* [DATA EXTRACT]:

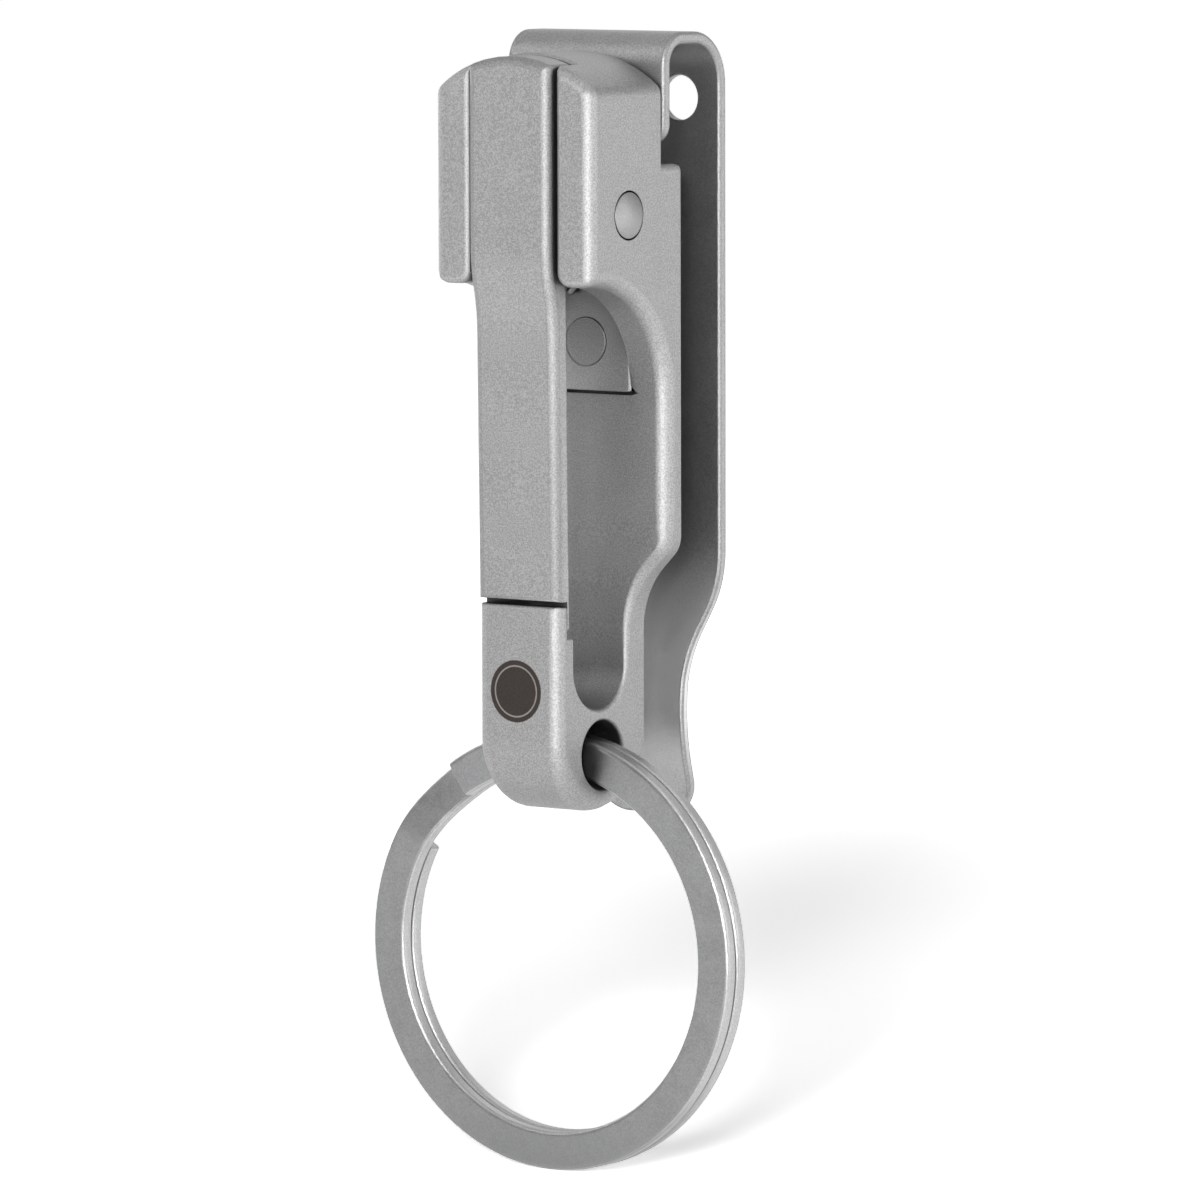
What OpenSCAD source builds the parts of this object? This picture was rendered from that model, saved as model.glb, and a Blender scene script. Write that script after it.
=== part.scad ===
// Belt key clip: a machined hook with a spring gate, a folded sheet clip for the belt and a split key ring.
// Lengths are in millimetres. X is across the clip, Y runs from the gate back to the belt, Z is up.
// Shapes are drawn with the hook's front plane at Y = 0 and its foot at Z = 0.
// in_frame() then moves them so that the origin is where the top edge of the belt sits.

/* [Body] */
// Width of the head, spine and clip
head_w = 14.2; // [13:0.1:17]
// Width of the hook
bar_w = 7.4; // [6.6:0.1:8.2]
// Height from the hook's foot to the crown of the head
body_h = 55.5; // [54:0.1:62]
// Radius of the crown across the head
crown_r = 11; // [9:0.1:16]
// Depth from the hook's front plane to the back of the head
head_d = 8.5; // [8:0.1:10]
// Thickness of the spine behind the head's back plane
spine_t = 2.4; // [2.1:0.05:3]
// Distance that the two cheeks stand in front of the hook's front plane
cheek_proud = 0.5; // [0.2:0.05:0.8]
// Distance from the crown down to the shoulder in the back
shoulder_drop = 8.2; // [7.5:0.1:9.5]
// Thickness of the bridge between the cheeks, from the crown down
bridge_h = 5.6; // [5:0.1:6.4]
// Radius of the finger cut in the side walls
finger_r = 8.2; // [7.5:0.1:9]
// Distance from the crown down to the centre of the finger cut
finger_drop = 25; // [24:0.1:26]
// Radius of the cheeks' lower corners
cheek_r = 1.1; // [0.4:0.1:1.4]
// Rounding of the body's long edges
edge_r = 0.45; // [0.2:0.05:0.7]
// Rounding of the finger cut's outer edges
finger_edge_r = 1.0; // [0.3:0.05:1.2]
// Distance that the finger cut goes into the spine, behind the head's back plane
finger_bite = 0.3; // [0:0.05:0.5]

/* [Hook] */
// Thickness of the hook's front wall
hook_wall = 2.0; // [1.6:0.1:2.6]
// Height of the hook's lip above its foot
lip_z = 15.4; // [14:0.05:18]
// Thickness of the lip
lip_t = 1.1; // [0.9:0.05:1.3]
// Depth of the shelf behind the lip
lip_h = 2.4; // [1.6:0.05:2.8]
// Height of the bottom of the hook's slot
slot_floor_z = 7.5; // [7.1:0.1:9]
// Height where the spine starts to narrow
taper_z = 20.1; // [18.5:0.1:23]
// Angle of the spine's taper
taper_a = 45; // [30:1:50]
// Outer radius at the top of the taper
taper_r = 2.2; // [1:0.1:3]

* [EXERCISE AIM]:
Quote each line of the data above exactly as written.

* [RESULT]:
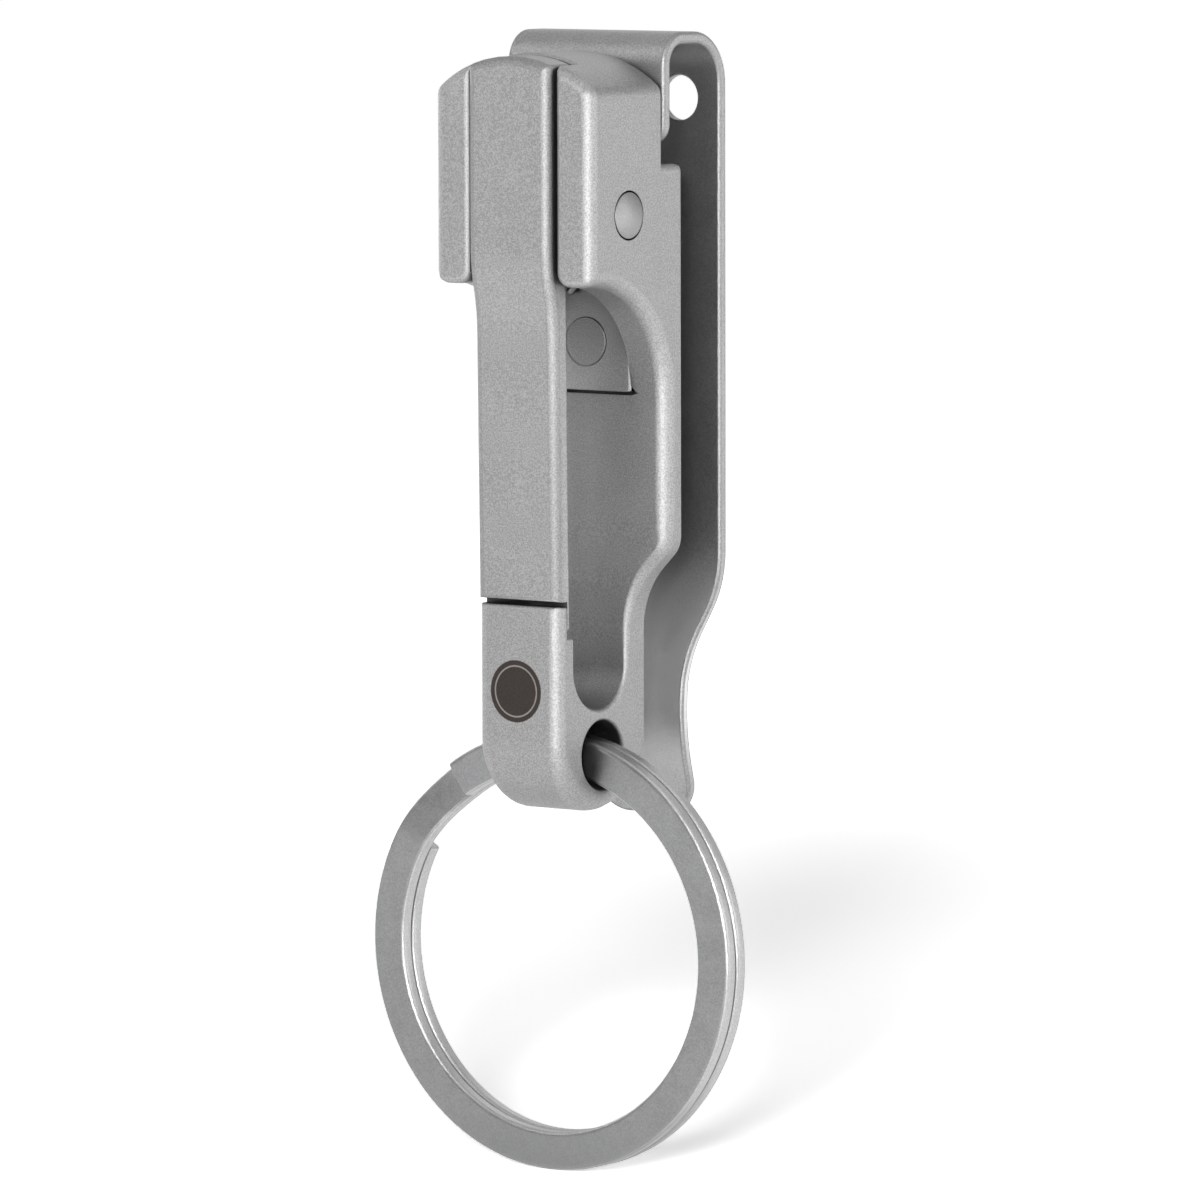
What OpenSCAD source builds the parts of this object? This picture was rendered from that model, saved as model.glb, and a Blender scene script. Write that script after it.
=== part.scad ===
// Belt key clip: a machined hook with a spring gate, a folded sheet clip for the belt and a split key ring.
// Lengths are in millimetres. X is across the clip, Y runs from the gate back to the belt, Z is up.
// Shapes are drawn with the hook's front plane at Y = 0 and its foot at Z = 0.
// in_frame() then moves them so that the origin is where the top edge of the belt sits.

/* [Body] */
// Width of the head, spine and clip
head_w = 14.2; // [13:0.1:17]
// Width of the hook
bar_w = 7.4; // [6.6:0.1:8.2]
// Height from the hook's foot to the crown of the head
body_h = 55.5; // [54:0.1:62]
// Radius of the crown across the head
crown_r = 11; // [9:0.1:16]
// Depth from the hook's front plane to the back of the head
head_d = 8.5; // [8:0.1:10]
// Thickness of the spine behind the head's back plane
spine_t = 2.4; // [2.1:0.05:3]
// Distance that the two cheeks stand in front of the hook's front plane
cheek_proud = 0.5; // [0.2:0.05:0.8]
// Distance from the crown down to the shoulder in the back
shoulder_drop = 8.2; // [7.5:0.1:9.5]
// Thickness of the bridge between the cheeks, from the crown down
bridge_h = 5.6; // [5:0.1:6.4]
// Radius of the finger cut in the side walls
finger_r = 8.2; // [7.5:0.1:9]
// Distance from the crown down to the centre of the finger cut
finger_drop = 25; // [24:0.1:26]
// Radius of the cheeks' lower corners
cheek_r = 1.1; // [0.4:0.1:1.4]
// Rounding of the body's long edges
edge_r = 0.45; // [0.2:0.05:0.7]
// Rounding of the finger cut's outer edges
finger_edge_r = 1.0; // [0.3:0.05:1.2]
// Distance that the finger cut goes into the spine, behind the head's back plane
finger_bite = 0.3; // [0:0.05:0.5]

/* [Hook] */
// Thickness of the hook's front wall
hook_wall = 2.0; // [1.6:0.1:2.6]
// Height of the hook's lip above its foot
lip_z = 15.4; // [14:0.05:18]
// Thickness of the lip
lip_t = 1.1; // [0.9:0.05:1.3]
// Depth of the shelf behind the lip
lip_h = 2.4; // [1.6:0.05:2.8]
// Height of the bottom of the hook's slot
slot_floor_z = 7.5; // [7.1:0.1:9]
// Height where the spine starts to narrow
taper_z = 20.1; // [18.5:0.1:23]
// Angle of the spine's taper
taper_a = 45; // [30:1:50]
// Outer radius at the top of the taper
taper_r = 2.2; // [1:0.1:3]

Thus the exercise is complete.